IndiGo, which outlined its growth plans in a investor presentation filed with the stock exchanges on Wednesday, said that international expansion will be its key focus area. The no-frills airline, which has already doubled its international capacity share over the past seven years, expects to further boost its presence through fleet expansion, route additions, and the introduction of premium seating options.
The carrier’s ambitious roadmap includes increasing its aircraft fleet to over 600 by 2030 from the current 437. It anticipates receiving more than one new aircraft per week in FY26, supporting its goal of meeting growing demand in both domestic and international markets. IndiGo expects to carry 118 million passengers in FY25, with early double-digit growth projected for FY26.

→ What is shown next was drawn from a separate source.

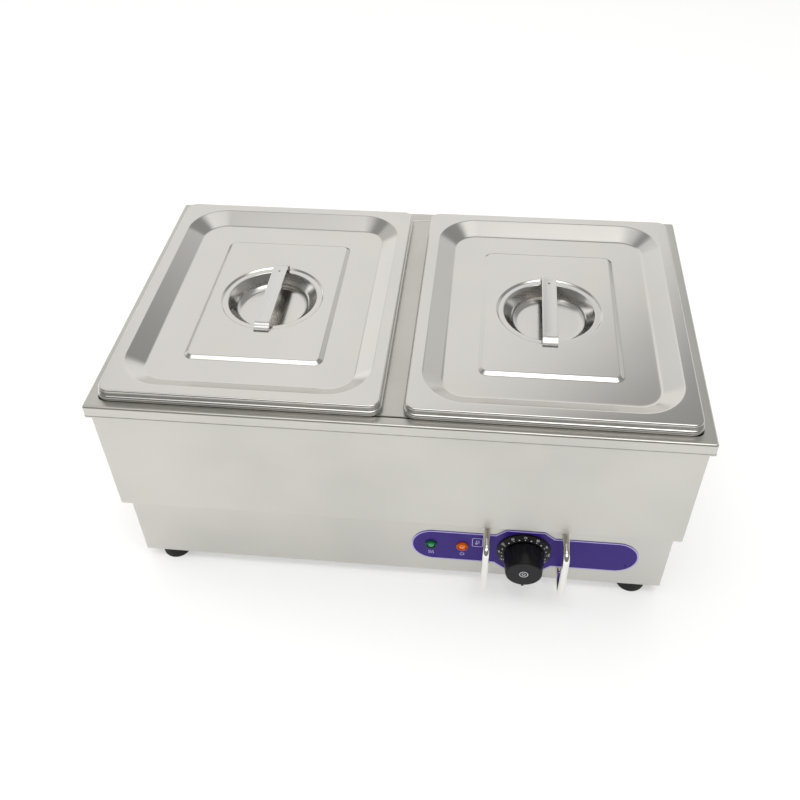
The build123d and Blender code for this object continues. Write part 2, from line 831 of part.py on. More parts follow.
wall_width = pan_rim_width - 2 * pan_rim_flange
wall_length = pan_rim_length - 2 * pan_rim_flange
rim_low = rim_top - pan_rim_drop

for side, x in pans.items():
    with BuildPart() as pan:
        # Rim with its turned-down edge
        with BuildSketch(Plane.XY.offset(rim_low)):
            with Locations((x, pan_y)):
                RectangleRounded(pan_rim_width, pan_rim_length, pan_rim_corner)
        extrude(amount=pan_rim_drop)
        fillet(pan.faces().sort_by(Axis.Z)[-1].edges(), lid_edge_radius)
        with BuildSketch(Plane.XY.offset(rim_low)):
            with Locations((x, pan_y)):
                RectangleRounded(
                    pan_rim_width - 2 * pan_sheet,
                    pan_rim_length - 2 * pan_sheet,
                    pan_rim_corner - pan_sheet,
                )
        extrude(amount=pan_rim_drop - pan_sheet, mode=Mode.SUBTRACT)
        # Leaning walls down to the floor
        for grow, mode in ((0, Mode.ADD), (pan_sheet, Mode.SUBTRACT)):
            with BuildSketch(Plane.XY.offset(rim_top - pan_depth + grow)):
                with Locations((x, pan_y)):
                    RectangleRounded(
                        wall_width - 2 * (pan_wall_lean + grow),
                        wall_length - 2 * (pan_wall_lean + grow),
                        pan_floor_corner - grow,
                    )
            with BuildSketch(Plane.XY.offset(rim_top)):
                with Locations((x, pan_y)):
                    RectangleRounded(
                        wall_width - 2 * grow, wall_length - 2 * grow, pan_wall_corner - grow
                    )
            loft(ruled=True, mode=mode)
    pan.part.label = f"food_pan_{side}"
    export_step(pan.part, f"parts/food_pan_{side}.step")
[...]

Pieter Elbers, CEO of IndiGo, said that the international air travel from India has long been dominated by non-Indian airlines. “There is a great opportunity to address that market with our planes,” he said, signaling IndiGo’s intent to become a major player in the long-haul space.
The airline plans to introduce new routes across Asia and Europe, leveraging its upcoming Airbus A321XLR aircraft, expected to join the fleet this year. IndiGo recently took a major step toward long-haul expansion by leasing a Boeing 787-9 Dreamliner from Norse Atlantic Airways. Additionally, the carrier aims to introduce business class seats on select Airbus A321XLR and A350 aircraft to cater to the rising demand for premium travel. The decision follows IndiGo’s successful launch of business class seats on domestic routes last year.
IndiGo’s aggressive expansion comes as domestic airlines scramble to keep pace with surging air travel demand, despite ongoing aircraft supply constraints. The airline, which already commands nearly 60% of the domestic market, plans to add around 14 new destinations in FY26 to further strengthen its network.
As part of its broader growth strategy, IndiGo also plans to expand its workforce by over 3,000 employees, signaling confidence in the post-pandemic recovery of the aviation industry.
Domestic air travel market is poised for significant growth, with passenger numbers expected to double from 252 million to 510 million by 2030, according to IndiGo’s estimates.
On Wednesday, shares of Interglobe Aviation which runs IndiGo, closed up 3.54% at Rs 4978.15 on the BSE.